▸ WRITTEN TASK
Every line in the data below from the one containing "solids = body.solids()" down to the one containing "Vector(map(max, high, point))", both included, must be retyped exactly; no other line is to appear.

▸ DATA
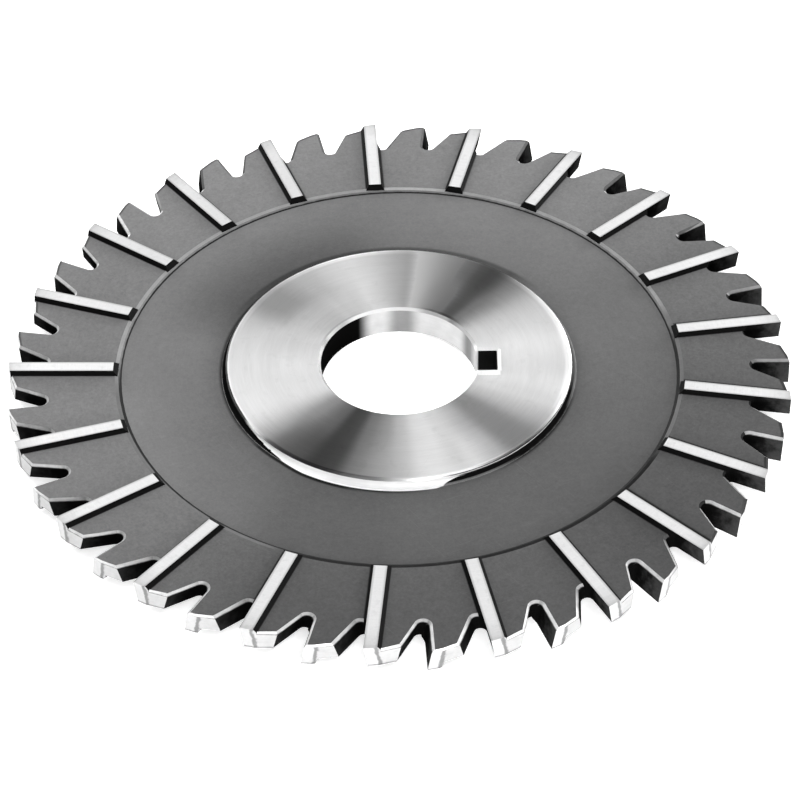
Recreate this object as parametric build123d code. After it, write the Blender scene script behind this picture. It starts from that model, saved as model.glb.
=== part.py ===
from build123d import *
import math
import os

# Side milling cutter, staggered tooth, side chip clearance, one solid of high-speed steel.
# Frame: origin at the centre of the bore, half way through the thickness; +Z along the
# bore axis; +X towards the keyway. Lengths in millimetres, angles in degrees.
# The cutter turns clockwise when it is seen from +Z.

# ---- driving dimensions ----
outer_radius = 63.5          # tips of the teeth
cut_width = 4.7625           # over the side lands of both faces
bore_radius = 12.7
hub_radius = 28.15           # outer edge of the ground hub face
hub_width = 5.40             # over both hub faces
hub_edge = 0.30              # edge break round the hub face
hub_foot = 0.75              # fillet where the hub wall meets the web
web_width = 2.54             # web between hub and toothed rim
recess_radius = 45.05        # foot of the sloped wall round the web
recess_run = 0.50            # run of that wall
recess_edge = 0.60           # run of the soft edge at its top
recess_edge_drop = 0.11      # fall of that edge
floor_width = 3.42           # across the tooth sides, between the side lands

tooth_count = 42             # peripheral teeth; side lands alternate between the faces
first_land = 7.342           # direction of the first side land on the +Z face
land_width = 2.08            # side land, measured along the cut
land_offset = 0.20           # cutting edge of a land behind its radial line
land_slope = 0.48            # run of the sloped walls of a land
land_start = 46.35           # inner end of the lands
shear_angle = 10.0           # alternate shear of the rake faces

gullet_floor = 57.25         # lowest radius of a gullet
gullet_root = 1.00           # root fillet of a gullet
gullet_back = 31.0           # back slope of a gullet from the radial direction
gullet_edge = 0.42           # edge break along a gullet
relief_length = 1.60         # primary land on the periphery
relief_angle = 8.0
clearance_angle = 20.0
corner_edge = 0.40           # depth of the edge break along the periphery

keyway_width = 4.7625
keyway_reach = 16.0          # keyway floor from the bore axis
keyway_corner = 0.25
bore_edge = 0.42             # edge break round the bore and the keyway

half_width = cut_width / 2
half_floor = floor_width / 2
half_web = web_width / 2
half_hub = hub_width / 2
shear = math.tan(math.radians(shear_angle))
pitch = 360.0 / tooth_count
blank_radius = outer_radius + 0.4
slack = 0.03


# ---- turned blank: hub, web, sloped recess wall, rim at the level of the tooth sides ----
def half_profile(sign):
    wall_top = recess_radius + recess_run
    return [
        (bore_radius, sign * half_hub),
        (hub_radius - hub_edge, sign * half_hub),
        (hub_radius, sign * (half_hub - hub_edge)),
        (hub_radius, sign * half_web),
        (recess_radius, sign * half_web),
        (wall_top, sign * (half_floor - recess_edge_drop)),
        (wall_top + recess_edge, sign * half_floor),
        (blank_radius, sign * half_floor),
    ]


outline = half_profile(1) + half_profile(-1)[::-1]
with BuildPart() as blank:
    with BuildSketch(Plane.XZ):
        with BuildLine():
            Polyline(*outline, close=True)
        make_face()
    revolve(axis=Axis.Z)
    feet = (
        blank.edges()
        .filter_by(GeomType.CIRCLE)
        .filter_by(lambda e: abs(e.radius - hub_radius) < 1e-3)
        .filter_by(lambda e: abs(abs(e.center().Z) - half_web) < 1e-3)
    )
    fillet(feet, hub_foot)

body = blank.part


def local_plane(direction, z):
    """Plane at height z; its x axis is the radial line of a tooth, its y axis points
    along the trailing side of the tooth."""
    a = math.radians(direction)
    return Plane(
        origin=(0, 0, z),
        x_dir=(math.cos(a), math.sin(a), 0),
        z_dir=(0, 0, 1),
    )


def between(direction, side, levels):
    """Ruled solid through flat outlines; levels is a list of (height, outline)."""
    faces = []
    for z, wires in levels:
        faces.append(local_plane(direction, side * z) * make_face(wires))
    if faces[0].center().Z > faces[-1].center().Z:
        faces.reverse()
    return loft(faces, ruled=True)


# ---- side lands: straight bars with sloped walls and a sloped inner end ----
def land(direction, side):
    levels = []
    for z in (half_web + 0.15, half_width):
        down = half_width - z
        out = land_slope * down / (half_width - half_floor)
        r0, r1 = land_start - down, blank_radius
        t0, t1 = land_offset - out, land_offset + land_width + out
        levels.append((z, Polyline((r0, t0), (r1, t0), (r1, t1), (r0, t1), close=True)))
    return between(direction, side, levels)


bars = []
for k in range(tooth_count):
    side = 1 if k % 2 == 0 else -1
    bars.append(land(first_land + k * pitch, side))
body = body + bars


# ---- gullets and peripheral relief, sheared alternately ----
def rake_place(side, z):
    """Tangential place of a rake face at height z, for a tooth whose land is on side."""
    return land_offset + shear * (half_width - side * z)


def gullet_outline(place, grow, reach, clip=None):
    """Outline of the gullet ahead of a rake face that stands at `place`, moved outwards
    by `grow`; with `clip` the outline ends that far ahead of the rake face."""
    b = math.radians(gullet_back)
    root = gullet_root + grow
    centre_r = gullet_floor + gullet_root
    centre_t = place - gullet_root
    touch = (centre_r - root * math.sin(b), centre_t - root * math.cos(b))
    run = (reach - touch[0]) * math.tan(b)
    if clip is None:
        edge = place + grow
        foot = (centre_r, edge)
        start = math.pi / 2
    else:
        edge = place - clip
        start = math.pi - math.asin((edge - centre_t) / root)
        foot = (centre_r + root * math.cos(start), edge)
    end = 1.5 * math.pi - b
    low = (
        centre_r + root * math.cos((start + end) / 2),
        centre_t + root * math.sin((start + end) / 2),
    )
    return (
        Polyline((reach, edge), foot)
        + ThreePointArc(foot, low, touch)
        + Polyline(touch, (reach, touch[1] - run), (reach, edge))
    )


def relief_outline(side, z, lower=(0.0, 0.0, 0.0), start=None):
    """Space outside the primary land and the clearance of a tooth; `lower` sinks the
    line at the cutting edge, at the end of the primary land and at the heel."""
    place = rake_place(side, z)
    tip = math.sqrt(outer_radius**2 - rake_place(side, 0) ** 2)
    far = 7.6
    drop = relief_length * math.tan(math.radians(relief_angle))
    fall = math.tan(math.radians(clearance_angle))
    edge = (tip - lower[0], place)
    bend = (tip - drop - lower[1], place + relief_length)
    heel = (tip - drop - (far - relief_length) * fall - lower[2], place + far)
    line = [edge, bend, heel]
    if start is not None:
        share = (start - bend[1]) / (heel[1] - bend[1])
        line = [(bend[0] + share * (heel[0] - bend[0]), start), heel]
    top = outer_radius + 3.0
    return Polyline(*line, (top, line[-1][1]), (top, line[0][1]), close=True)


def tilted(side, direction):
    """Direction of a rake edge from the -Z face to the +Z face."""
    a = math.radians(direction)
    return Vector(math.sin(a) * side * shear, -math.cos(a) * side * shear, 1.0)


cutters = []
tall = half_width + 1.0
for k in range(tooth_count):
    side = 1 if k % 2 == 0 else -1
    direction = first_land + k * pitch
    along = tilted(side, direction)
    start = local_plane(direction, -tall)
    place = rake_place(side, -tall)

    # gullet in front of the tooth; primary land and clearance behind its edge
    gullet = start * make_face(gullet_outline(place, 0.0, outer_radius + 3.0))
    cutters.append(extrude(gullet, amount=2 * tall * along.length, dir=along))
    relief = start * make_face(relief_outline(side, -tall))
    cutters.append(extrude(relief, amount=2 * tall * along.length, dir=along))

    for face in (1, -1):
        own = face == side
        # edge break of the gullet; the rake edge of a land stays sharp
        levels = []
        for depth, grow in ((-slack, gullet_edge + slack), (gullet_edge + slack, -slack)):
            z = half_floor - depth
            clip = land_slope + 0.14 if own else None
            line = gullet_outline(rake_place(side, face * z), grow, outer_radius + 2.0, clip)
            levels.append((z, line))
        cutters.append(between(direction, face, levels))

        # edge break of the periphery, wider towards the heel
        levels = []
        begin = land_offset + land_width + land_slope + 0.02 if own else None
        for depth, lower in (
            (-slack, (0.10, 0.26, 0.52)),
            (corner_edge + slack, (-slack, -slack, -slack)),
        ):
            z = half_floor - depth
            levels.append((z, relief_outline(side, face * z, lower, begin)))
        cutters.append(between(direction, face, levels))

body = body - cutters

# ---- keyway and edge breaks of the bore ----
with BuildPart() as key:
    with BuildSketch(Plane.XY.offset(-half_hub - 1)):
        with Locations((keyway_reach / 2, 0)):
            Rectangle(keyway_reach, keyway_width)
    extrude(amount=hub_width + 2)
    corners = (
        key.edges()
        .filter_by(Axis.Z)
        .filter_by(lambda e: abs(e.center().X - keyway_reach) < 1e-3)
    )
    fillet(corners, keyway_corner)
body = body - key.part

rims = (
    body.edges()
    .filter_by(lambda e: abs(abs(e.center().Z) - half_hub) < 1e-3)
    .filter_by(lambda e: math.hypot(e.center().X, e.center().Y) < keyway_reach + 0.5)
    .filter_by(lambda e: e.bounding_box().max.X < keyway_reach + 0.5)
)
body = chamfer(rims, bore_edge)

solids = body.solids()
print("solids", len(solids), "volume", round(body.volume, 1), "faces", len(body.faces()))

os.makedirs("parts", exist_ok=True)
cutter_body = solids.sort_by(SortBy.VOLUME)[-1]
cutter_body.label = "cutter_body"
export_step(cutter_body, "parts/cutter_body.step")
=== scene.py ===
import bpy
import bmesh
import math
from mathutils import Matrix, Vector


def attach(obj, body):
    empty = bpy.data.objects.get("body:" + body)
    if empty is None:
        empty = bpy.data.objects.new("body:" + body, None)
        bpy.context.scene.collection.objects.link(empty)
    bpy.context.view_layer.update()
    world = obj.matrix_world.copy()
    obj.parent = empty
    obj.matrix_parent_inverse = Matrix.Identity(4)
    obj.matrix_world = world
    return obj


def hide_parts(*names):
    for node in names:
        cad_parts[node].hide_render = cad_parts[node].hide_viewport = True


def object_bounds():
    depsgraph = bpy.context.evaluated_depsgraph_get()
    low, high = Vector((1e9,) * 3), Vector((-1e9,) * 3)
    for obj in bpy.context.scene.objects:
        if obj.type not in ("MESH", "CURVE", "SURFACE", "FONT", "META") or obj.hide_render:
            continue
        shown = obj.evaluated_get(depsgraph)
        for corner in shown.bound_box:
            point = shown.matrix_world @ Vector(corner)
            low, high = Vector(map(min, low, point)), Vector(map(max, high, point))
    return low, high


# Side milling cutter: looks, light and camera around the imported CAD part.
# Lengths in the notes are millimetres; Blender works in metres.

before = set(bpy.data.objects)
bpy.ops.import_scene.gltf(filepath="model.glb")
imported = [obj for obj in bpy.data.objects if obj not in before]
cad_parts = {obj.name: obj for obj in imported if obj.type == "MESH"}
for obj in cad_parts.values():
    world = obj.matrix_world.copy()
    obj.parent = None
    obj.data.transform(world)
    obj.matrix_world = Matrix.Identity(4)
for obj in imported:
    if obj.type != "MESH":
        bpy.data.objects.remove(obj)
cad_box = [list(v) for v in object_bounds()]
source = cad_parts["cutter_body"]
scene = bpy.context.scene
MM = 0.001

# Layout of the teeth, as in the CAD part.
PITCH = 360.0 / 42
FIRST_LAND = 7.342
LAND_OFFSET = 0.20
LAND_MIDDLE = 0.20 + 2.08 / 2
LAND_HALF = 2.08 / 2
LAND_FOOT = LAND_HALF + 0.48
HALF_WIDTH = 4.7625 / 2
SHEAR = math.tan(math.radians(10.0))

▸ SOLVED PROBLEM
solids = body.solids()
print("solids", len(solids), "volume", round(body.volume, 1), "faces", len(body.faces()))

os.makedirs("parts", exist_ok=True)
cutter_body = solids.sort_by(SortBy.VOLUME)[-1]
cutter_body.label = "cutter_body"
export_step(cutter_body, "parts/cutter_body.step")
=== scene.py ===
import bpy
import bmesh
import math
from mathutils import Matrix, Vector


def attach(obj, body):
    empty = bpy.data.objects.get("body:" + body)
    if empty is None:
        empty = bpy.data.objects.new("body:" + body, None)
        bpy.context.scene.collection.objects.link(empty)
    bpy.context.view_layer.update()
    world = obj.matrix_world.copy()
    obj.parent = empty
    obj.matrix_parent_inverse = Matrix.Identity(4)
    obj.matrix_world = world
    return obj


def hide_parts(*names):
    for node in names:
        cad_parts[node].hide_render = cad_parts[node].hide_viewport = True


def object_bounds():
    depsgraph = bpy.context.evaluated_depsgraph_get()
    low, high = Vector((1e9,) * 3), Vector((-1e9,) * 3)
    for obj in bpy.context.scene.objects:
        if obj.type not in ("MESH", "CURVE", "SURFACE", "FONT", "META") or obj.hide_render:
            continue
        shown = obj.evaluated_get(depsgraph)
        for corner in shown.bound_box:
            point = shown.matrix_world @ Vector(corner)
            low, high = Vector(map(min, low, point)), Vector(map(max, high, point))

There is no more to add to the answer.